▶ Problem description:
Reproduce each line exactly. Skip none.

>>

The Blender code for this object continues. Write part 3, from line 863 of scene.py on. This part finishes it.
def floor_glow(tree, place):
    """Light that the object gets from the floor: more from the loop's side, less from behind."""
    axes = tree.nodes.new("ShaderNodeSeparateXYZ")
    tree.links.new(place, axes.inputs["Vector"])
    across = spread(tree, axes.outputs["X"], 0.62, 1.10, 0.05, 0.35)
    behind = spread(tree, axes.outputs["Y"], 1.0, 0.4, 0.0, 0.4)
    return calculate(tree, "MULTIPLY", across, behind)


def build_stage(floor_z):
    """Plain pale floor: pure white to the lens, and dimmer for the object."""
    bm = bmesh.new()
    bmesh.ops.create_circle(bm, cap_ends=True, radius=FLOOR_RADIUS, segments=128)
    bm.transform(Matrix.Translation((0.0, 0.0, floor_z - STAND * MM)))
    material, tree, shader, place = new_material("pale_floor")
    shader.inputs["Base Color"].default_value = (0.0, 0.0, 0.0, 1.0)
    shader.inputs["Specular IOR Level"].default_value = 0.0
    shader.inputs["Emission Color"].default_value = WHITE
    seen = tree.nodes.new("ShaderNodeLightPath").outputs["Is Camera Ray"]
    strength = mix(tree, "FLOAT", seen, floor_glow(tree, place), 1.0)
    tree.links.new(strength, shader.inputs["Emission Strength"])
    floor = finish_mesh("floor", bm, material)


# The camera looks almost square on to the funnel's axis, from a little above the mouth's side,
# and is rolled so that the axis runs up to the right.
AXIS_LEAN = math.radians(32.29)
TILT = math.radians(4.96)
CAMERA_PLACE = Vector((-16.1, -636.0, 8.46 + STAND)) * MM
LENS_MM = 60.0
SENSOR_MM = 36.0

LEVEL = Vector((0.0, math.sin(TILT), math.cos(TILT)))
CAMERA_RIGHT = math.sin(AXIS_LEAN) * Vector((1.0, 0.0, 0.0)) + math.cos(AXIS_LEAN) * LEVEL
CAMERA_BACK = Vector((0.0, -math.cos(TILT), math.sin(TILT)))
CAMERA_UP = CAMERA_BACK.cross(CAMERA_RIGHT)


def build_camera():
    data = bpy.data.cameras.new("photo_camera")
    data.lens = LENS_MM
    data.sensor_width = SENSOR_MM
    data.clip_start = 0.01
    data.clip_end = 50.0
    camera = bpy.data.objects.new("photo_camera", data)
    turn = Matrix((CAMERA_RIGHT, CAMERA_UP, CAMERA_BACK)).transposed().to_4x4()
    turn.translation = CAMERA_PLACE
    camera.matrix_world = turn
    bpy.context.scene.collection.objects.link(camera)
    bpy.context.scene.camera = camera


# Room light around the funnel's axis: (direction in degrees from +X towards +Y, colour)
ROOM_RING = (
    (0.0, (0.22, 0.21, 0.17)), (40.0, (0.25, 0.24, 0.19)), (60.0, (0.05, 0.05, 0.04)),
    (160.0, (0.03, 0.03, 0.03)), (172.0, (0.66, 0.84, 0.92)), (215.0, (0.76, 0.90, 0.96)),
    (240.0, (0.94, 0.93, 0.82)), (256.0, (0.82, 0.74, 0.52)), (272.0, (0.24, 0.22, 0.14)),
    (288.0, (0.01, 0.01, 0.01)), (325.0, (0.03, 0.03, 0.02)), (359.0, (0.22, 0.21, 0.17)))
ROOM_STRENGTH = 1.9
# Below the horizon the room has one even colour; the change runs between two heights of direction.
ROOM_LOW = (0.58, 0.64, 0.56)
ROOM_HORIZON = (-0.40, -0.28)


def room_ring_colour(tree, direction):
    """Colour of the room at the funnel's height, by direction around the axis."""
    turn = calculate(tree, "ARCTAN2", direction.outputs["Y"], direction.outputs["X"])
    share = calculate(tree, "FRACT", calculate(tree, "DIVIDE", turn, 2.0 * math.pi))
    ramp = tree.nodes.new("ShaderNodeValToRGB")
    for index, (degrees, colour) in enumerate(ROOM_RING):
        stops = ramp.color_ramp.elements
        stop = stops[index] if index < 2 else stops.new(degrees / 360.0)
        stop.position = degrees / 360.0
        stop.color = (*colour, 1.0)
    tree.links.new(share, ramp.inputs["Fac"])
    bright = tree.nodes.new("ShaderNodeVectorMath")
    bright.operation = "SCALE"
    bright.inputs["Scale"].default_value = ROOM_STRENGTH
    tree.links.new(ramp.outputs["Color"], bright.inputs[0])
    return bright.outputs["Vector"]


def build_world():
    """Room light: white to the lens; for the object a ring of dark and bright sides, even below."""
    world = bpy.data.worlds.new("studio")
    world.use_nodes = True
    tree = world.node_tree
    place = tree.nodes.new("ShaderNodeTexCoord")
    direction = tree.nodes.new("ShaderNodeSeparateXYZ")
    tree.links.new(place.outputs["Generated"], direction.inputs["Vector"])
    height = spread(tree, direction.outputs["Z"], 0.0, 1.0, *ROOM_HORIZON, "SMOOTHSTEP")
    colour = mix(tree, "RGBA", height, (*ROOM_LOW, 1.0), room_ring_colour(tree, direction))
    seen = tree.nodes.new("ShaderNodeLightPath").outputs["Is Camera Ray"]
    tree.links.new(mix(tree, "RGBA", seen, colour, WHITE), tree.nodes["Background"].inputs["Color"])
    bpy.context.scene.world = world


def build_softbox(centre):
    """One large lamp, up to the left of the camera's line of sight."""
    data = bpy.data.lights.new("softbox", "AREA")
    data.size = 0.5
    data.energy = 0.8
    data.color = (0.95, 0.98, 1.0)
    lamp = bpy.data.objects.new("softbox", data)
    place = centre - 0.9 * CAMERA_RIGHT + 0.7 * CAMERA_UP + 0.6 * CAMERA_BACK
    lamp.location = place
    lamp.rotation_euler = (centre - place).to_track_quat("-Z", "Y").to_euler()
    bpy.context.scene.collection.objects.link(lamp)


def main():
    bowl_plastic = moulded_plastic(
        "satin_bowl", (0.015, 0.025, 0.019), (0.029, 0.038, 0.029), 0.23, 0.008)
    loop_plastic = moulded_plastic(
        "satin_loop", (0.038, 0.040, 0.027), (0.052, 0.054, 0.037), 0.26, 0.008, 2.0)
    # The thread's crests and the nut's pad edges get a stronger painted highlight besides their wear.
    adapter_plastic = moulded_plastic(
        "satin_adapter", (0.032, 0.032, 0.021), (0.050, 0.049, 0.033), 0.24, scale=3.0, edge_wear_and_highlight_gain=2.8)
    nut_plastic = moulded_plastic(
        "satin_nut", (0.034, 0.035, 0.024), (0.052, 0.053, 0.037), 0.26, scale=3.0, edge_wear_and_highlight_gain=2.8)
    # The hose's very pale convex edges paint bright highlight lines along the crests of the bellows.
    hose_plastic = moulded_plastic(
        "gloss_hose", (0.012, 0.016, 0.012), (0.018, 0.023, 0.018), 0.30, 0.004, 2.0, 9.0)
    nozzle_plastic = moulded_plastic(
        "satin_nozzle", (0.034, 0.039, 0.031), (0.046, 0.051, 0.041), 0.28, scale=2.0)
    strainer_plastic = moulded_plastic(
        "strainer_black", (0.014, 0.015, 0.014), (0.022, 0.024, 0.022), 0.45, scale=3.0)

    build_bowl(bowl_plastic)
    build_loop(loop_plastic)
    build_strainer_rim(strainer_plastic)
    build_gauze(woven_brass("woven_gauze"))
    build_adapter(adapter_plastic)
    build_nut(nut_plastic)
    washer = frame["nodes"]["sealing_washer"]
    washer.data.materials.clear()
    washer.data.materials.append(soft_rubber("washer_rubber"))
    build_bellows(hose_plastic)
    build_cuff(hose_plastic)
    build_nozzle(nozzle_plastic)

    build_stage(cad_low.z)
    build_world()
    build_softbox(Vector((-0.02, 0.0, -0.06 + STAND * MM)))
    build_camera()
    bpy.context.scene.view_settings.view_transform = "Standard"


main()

<<

▶ Result of this exercise:
The Blender code for this object continues. Write part 3, from line 863 of scene.py on. This part finishes it.
def floor_glow(tree, place):
    """Light that the object gets from the floor: more from the loop's side, less from behind."""
    axes = tree.nodes.new("ShaderNodeSeparateXYZ")
    tree.links.new(place, axes.inputs["Vector"])
    across = spread(tree, axes.outputs["X"], 0.62, 1.10, 0.05, 0.35)
    behind = spread(tree, axes.outputs["Y"], 1.0, 0.4, 0.0, 0.4)
    return calculate(tree, "MULTIPLY", across, behind)


def build_stage(floor_z):
    """Plain pale floor: pure white to the lens, and dimmer for the object."""
    bm = bmesh.new()
    bmesh.ops.create_circle(bm, cap_ends=True, radius=FLOOR_RADIUS, segments=128)
    bm.transform(Matrix.Translation((0.0, 0.0, floor_z - STAND * MM)))
    material, tree, shader, place = new_material("pale_floor")
    shader.inputs["Base Color"].default_value = (0.0, 0.0, 0.0, 1.0)
    shader.inputs["Specular IOR Level"].default_value = 0.0
    shader.inputs["Emission Color"].default_value = WHITE
    seen = tree.nodes.new("ShaderNodeLightPath").outputs["Is Camera Ray"]
    strength = mix(tree, "FLOAT", seen, floor_glow(tree, place), 1.0)
    tree.links.new(strength, shader.inputs["Emission Strength"])
    floor = finish_mesh("floor", bm, material)


# The camera looks almost square on to the funnel's axis, from a little above the mouth's side,
# and is rolled so that the axis runs up to the right.
AXIS_LEAN = math.radians(32.29)
TILT = math.radians(4.96)
CAMERA_PLACE = Vector((-16.1, -636.0, 8.46 + STAND)) * MM
LENS_MM = 60.0
SENSOR_MM = 36.0

LEVEL = Vector((0.0, math.sin(TILT), math.cos(TILT)))
CAMERA_RIGHT = math.sin(AXIS_LEAN) * Vector((1.0, 0.0, 0.0)) + math.cos(AXIS_LEAN) * LEVEL
CAMERA_BACK = Vector((0.0, -math.cos(TILT), math.sin(TILT)))
CAMERA_UP = CAMERA_BACK.cross(CAMERA_RIGHT)


def build_camera():
    data = bpy.data.cameras.new("photo_camera")
    data.lens = LENS_MM
    data.sensor_width = SENSOR_MM
    data.clip_start = 0.01
    data.clip_end = 50.0
    camera = bpy.data.objects.new("photo_camera", data)
    turn = Matrix((CAMERA_RIGHT, CAMERA_UP, CAMERA_BACK)).transposed().to_4x4()
    turn.translation = CAMERA_PLACE
    camera.matrix_world = turn
    bpy.context.scene.collection.objects.link(camera)
    bpy.context.scene.camera = camera


# Room light around the funnel's axis: (direction in degrees from +X towards +Y, colour)
ROOM_RING = (
    (0.0, (0.22, 0.21, 0.17)), (40.0, (0.25, 0.24, 0.19)), (60.0, (0.05, 0.05, 0.04)),
    (160.0, (0.03, 0.03, 0.03)), (172.0, (0.66, 0.84, 0.92)), (215.0, (0.76, 0.90, 0.96)),
    (240.0, (0.94, 0.93, 0.82)), (256.0, (0.82, 0.74, 0.52)), (272.0, (0.24, 0.22, 0.14)),
    (288.0, (0.01, 0.01, 0.01)), (325.0, (0.03, 0.03, 0.02)), (359.0, (0.22, 0.21, 0.17)))
ROOM_STRENGTH = 1.9
# Below the horizon the room has one even colour; the change runs between two heights of direction.
ROOM_LOW = (0.58, 0.64, 0.56)
ROOM_HORIZON = (-0.40, -0.28)


def room_ring_colour(tree, direction):
    """Colour of the room at the funnel's height, by direction around the axis."""
    turn = calculate(tree, "ARCTAN2", direction.outputs["Y"], direction.outputs["X"])
    share = calculate(tree, "FRACT", calculate(tree, "DIVIDE", turn, 2.0 * math.pi))
    ramp = tree.nodes.new("ShaderNodeValToRGB")
    for index, (degrees, colour) in enumerate(ROOM_RING):
        stops = ramp.color_ramp.elements
        stop = stops[index] if index < 2 else stops.new(degrees / 360.0)
        stop.position = degrees / 360.0
        stop.color = (*colour, 1.0)
    tree.links.new(share, ramp.inputs["Fac"])
    bright = tree.nodes.new("ShaderNodeVectorMath")
    bright.operation = "SCALE"
    bright.inputs["Scale"].default_value = ROOM_STRENGTH
    tree.links.new(ramp.outputs["Color"], bright.inputs[0])
    return bright.outputs["Vector"]


def build_world():
    """Room light: white to the lens; for the object a ring of dark and bright sides, even below."""
    world = bpy.data.worlds.new("studio")
    world.use_nodes = True
    tree = world.node_tree
    place = tree.nodes.new("ShaderNodeTexCoord")
    direction = tree.nodes.new("ShaderNodeSeparateXYZ")
    tree.links.new(place.outputs["Generated"], direction.inputs["Vector"])
    height = spread(tree, direction.outputs["Z"], 0.0, 1.0, *ROOM_HORIZON, "SMOOTHSTEP")
    colour = mix(tree, "RGBA", height, (*ROOM_LOW, 1.0), room_ring_colour(tree, direction))
    seen = tree.nodes.new("ShaderNodeLightPath").outputs["Is Camera Ray"]
    tree.links.new(mix(tree, "RGBA", seen, colour, WHITE), tree.nodes["Background"].inputs["Color"])
    bpy.context.scene.world = world


def build_softbox(centre):
    """One large lamp, up to the left of the camera's line of sight."""
    data = bpy.data.lights.new("softbox", "AREA")
    data.size = 0.5
    data.energy = 0.8
    data.color = (0.95, 0.98, 1.0)
    lamp = bpy.data.objects.new("softbox", data)
    place = centre - 0.9 * CAMERA_RIGHT + 0.7 * CAMERA_UP + 0.6 * CAMERA_BACK
    lamp.location = place
    lamp.rotation_euler = (centre - place).to_track_quat("-Z", "Y").to_euler()
    bpy.context.scene.collection.objects.link(lamp)


def main():
    bowl_plastic = moulded_plastic(
        "satin_bowl", (0.015, 0.025, 0.019), (0.029, 0.038, 0.029), 0.23, 0.008)
    loop_plastic = moulded_plastic(
        "satin_loop", (0.038, 0.040, 0.027), (0.052, 0.054, 0.037), 0.26, 0.008, 2.0)
    # The thread's crests and the nut's pad edges get a stronger painted highlight besides their wear.
    adapter_plastic = moulded_plastic(
        "satin_adapter", (0.032, 0.032, 0.021), (0.050, 0.049, 0.033), 0.24, scale=3.0, edge_wear_and_highlight_gain=2.8)
    nut_plastic = moulded_plastic(
        "satin_nut", (0.034, 0.035, 0.024), (0.052, 0.053, 0.037), 0.26, scale=3.0, edge_wear_and_highlight_gain=2.8)
    # The hose's very pale convex edges paint bright highlight lines along the crests of the bellows.
    hose_plastic = moulded_plastic(
        "gloss_hose", (0.012, 0.016, 0.012), (0.018, 0.023, 0.018), 0.30, 0.004, 2.0, 9.0)
    nozzle_plastic = moulded_plastic(
        "satin_nozzle", (0.034, 0.039, 0.031), (0.046, 0.051, 0.041), 0.28, scale=2.0)
    strainer_plastic = moulded_plastic(
        "strainer_black", (0.014, 0.015, 0.014), (0.022, 0.024, 0.022), 0.45, scale=3.0)

    build_bowl(bowl_plastic)
    build_loop(loop_plastic)
    build_strainer_rim(strainer_plastic)
    build_gauze(woven_brass("woven_gauze"))
    build_adapter(adapter_plastic)
    build_nut(nut_plastic)
    washer = frame["nodes"]["sealing_washer"]
    washer.data.materials.clear()
    washer.data.materials.append(soft_rubber("washer_rubber"))
    build_bellows(hose_plastic)
    build_cuff(hose_plastic)
    build_nozzle(nozzle_plastic)

    build_stage(cad_low.z)
    build_world()
    build_softbox(Vector((-0.02, 0.0, -0.06 + STAND * MM)))
    build_camera()
    bpy.context.scene.view_settings.view_transform = "Standard"


main()